= Written request =
The records below are to be quoted in full; please keep every word exact.

Dataset excerpt

==============================

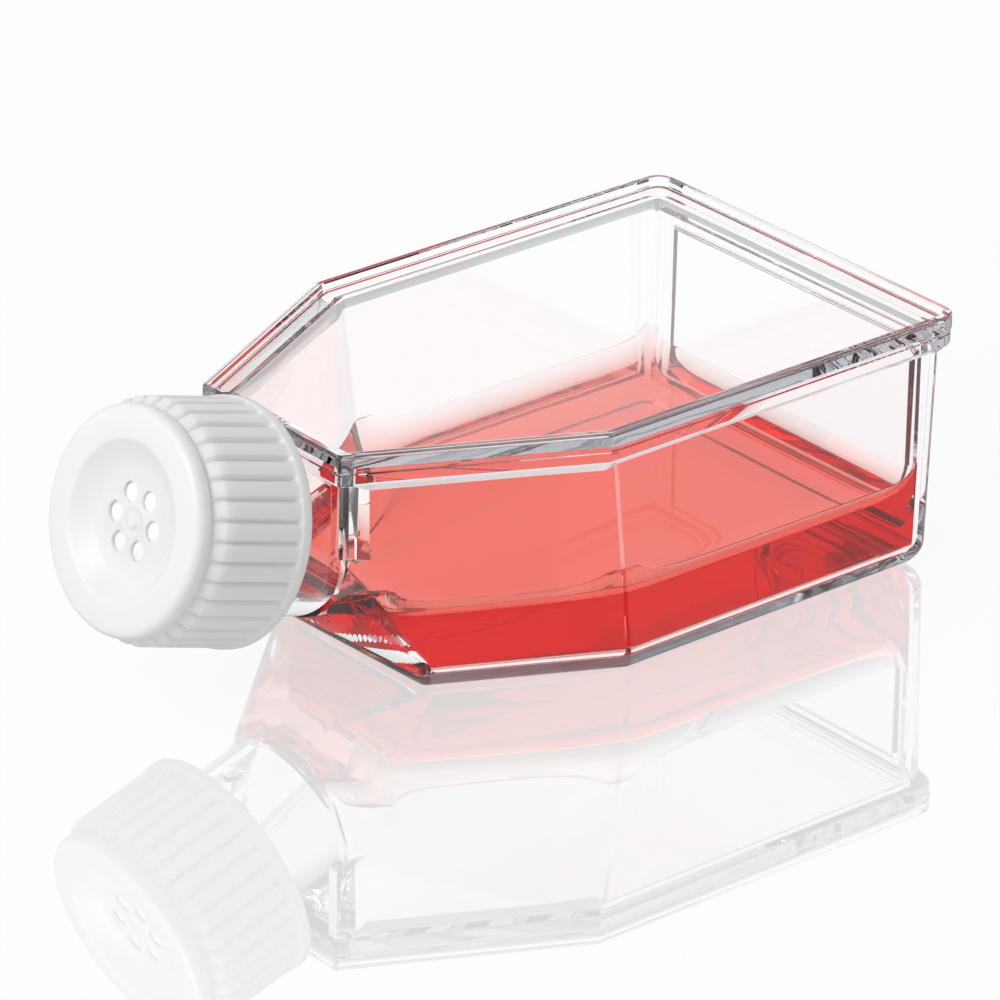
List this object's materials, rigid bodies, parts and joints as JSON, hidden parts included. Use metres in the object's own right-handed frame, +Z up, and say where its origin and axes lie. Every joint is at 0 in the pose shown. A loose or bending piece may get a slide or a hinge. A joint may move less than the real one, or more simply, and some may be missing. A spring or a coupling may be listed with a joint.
{
  "type": "cell culture flask",
  "caption": "Clear flat culture flask with canted neck, ribbed vented screw cap and red medium, lying on its growth face with a raised stacking rim on top.",
  "frame": {"origin": "middle of the whole flask's box, on the surface that the growth face lies on", "axes": "+X towards the closed back end, -X towards the cap, +Z up through the top plate, +Y across the flask"},
  "size_m": [0.1018, 0.051, 0.0372],
  "materials": {
    "clear_polystyrene": "injection moulded, optically clear, polished",
    "white_polyethylene": "moulded satin, slightly translucent",
    "filter_membrane": "matte microporous film",
    "culture_medium": "clear red liquid"
  },
  "bodies": {
    "flask": {"flask_body": "clear_polystyrene", "top_plate": "clear_polystyrene", "culture_medium": "culture_medium"},
    "filter": {"vent_membrane": "filter_membrane"},
    "cap": {"screw_cap": "white_polyethylene"}
  },
  "joints": [
    {"name": "cap_lift", "type": "slide", "parent": "flask", "child": "filter", "axis": [-0.9553, 0, 0.2957], "range_m": [0, 0.008]},
    {"name": "cap_turn", "type": "hinge", "parent": "filter", "child": "cap", "pos_m": [-0.03296, 0, 0.0209], "axis": [-0.9553, 0, 0.2957], "range_deg": [0, 720]}
  ],
  "couplings": [
    {"joint": "cap_lift", "follows": "cap_turn", "m_per_rad": 0.00063661}
  ]
}
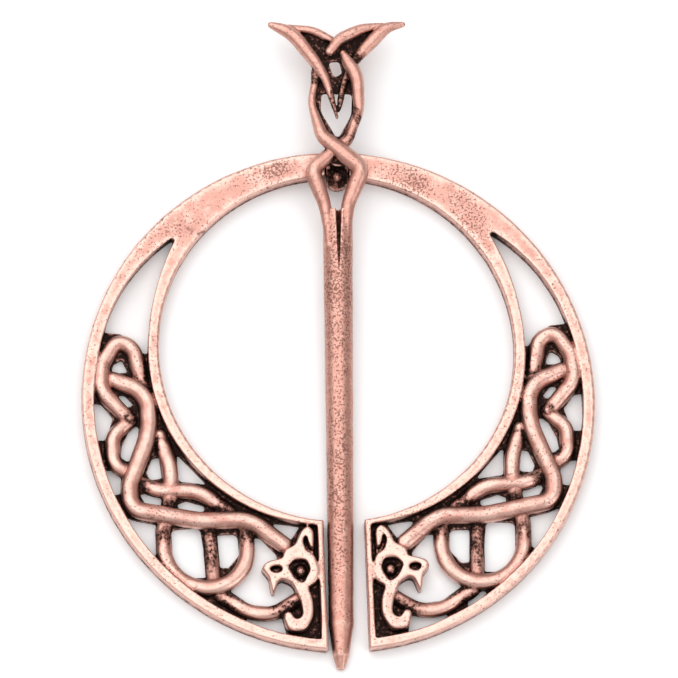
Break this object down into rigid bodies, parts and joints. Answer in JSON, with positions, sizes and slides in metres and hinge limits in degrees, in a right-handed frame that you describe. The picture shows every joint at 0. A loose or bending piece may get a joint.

==============================

= Solution to the exercise =
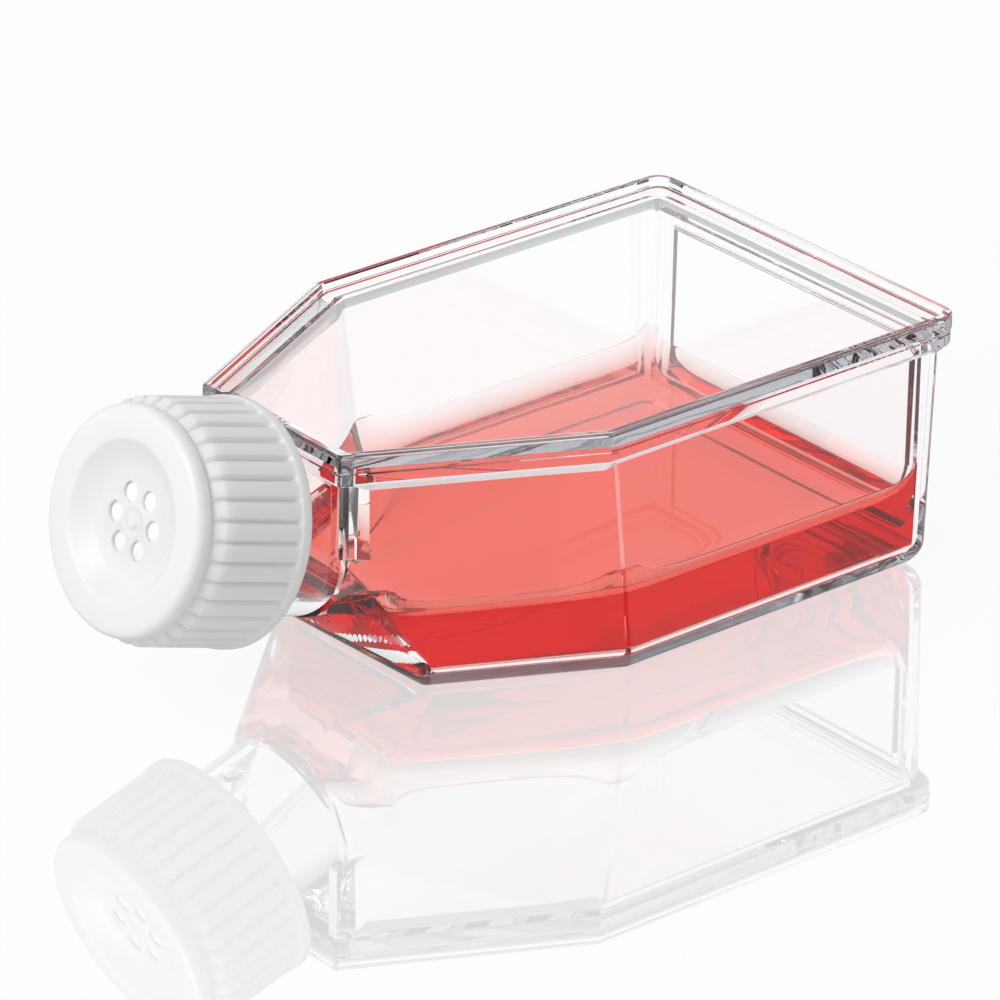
List this object's materials, rigid bodies, parts and joints as JSON, hidden parts included. Use metres in the object's own right-handed frame, +Z up, and say where its origin and axes lie. Every joint is at 0 in the pose shown. A loose or bending piece may get a slide or a hinge. A joint may move less than the real one, or more simply, and some may be missing. A spring or a coupling may be listed with a joint.
{
  "type": "cell culture flask",
  "caption": "Clear flat culture flask with canted neck, ribbed vented screw cap and red medium, lying on its growth face with a raised stacking rim on top.",
  "frame": {"origin": "middle of the whole flask's box, on the surface that the growth face lies on", "axes": "+X towards the closed back end, -X towards the cap, +Z up through the top plate, +Y across the flask"},
  "size_m": [0.1018, 0.051, 0.0372],
  "materials": {
    "clear_polystyrene": "injection moulded, optically clear, polished",
    "white_polyethylene": "moulded satin, slightly translucent",
    "filter_membrane": "matte microporous film",
    "culture_medium": "clear red liquid"
  },
  "bodies": {
    "flask": {"flask_body": "clear_polystyrene", "top_plate": "clear_polystyrene", "culture_medium": "culture_medium"},
    "filter": {"vent_membrane": "filter_membrane"},
    "cap": {"screw_cap": "white_polyethylene"}
  },
  "joints": [
    {"name": "cap_lift", "type": "slide", "parent": "flask", "child": "filter", "axis": [-0.9553, 0, 0.2957], "range_m": [0, 0.008]},
    {"name": "cap_turn", "type": "hinge", "parent": "filter", "child": "cap", "pos_m": [-0.03296, 0, 0.0209], "axis": [-0.9553, 0, 0.2957], "range_deg": [0, 720]}
  ],
  "couplings": [
    {"joint": "cap_lift", "follows": "cap_turn", "m_per_rad": 0.00063661}
  ]
}
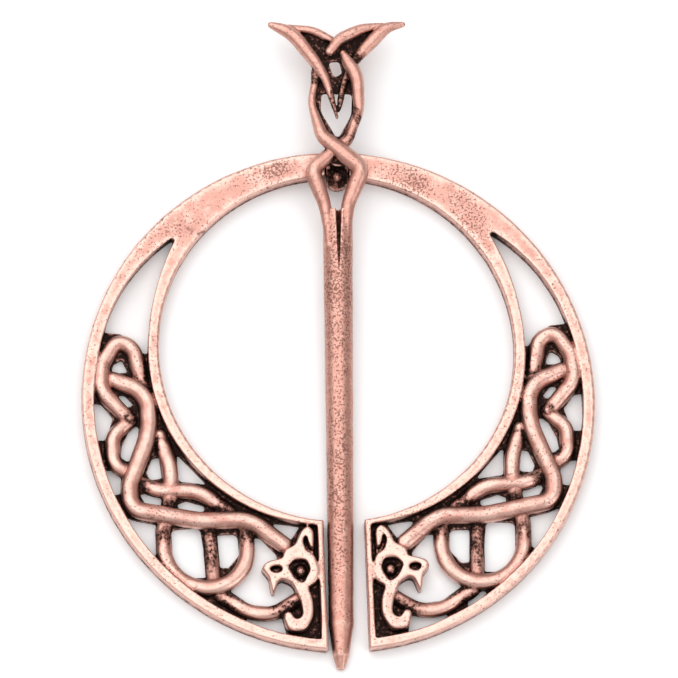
Break this object down into rigid bodies, parts and joints. Answer in JSON, with positions, sizes and slides in metres and hinge limits in degrees, in a right-handed frame that you describe. The picture shows every joint at 0. A loose or bending piece may get a joint.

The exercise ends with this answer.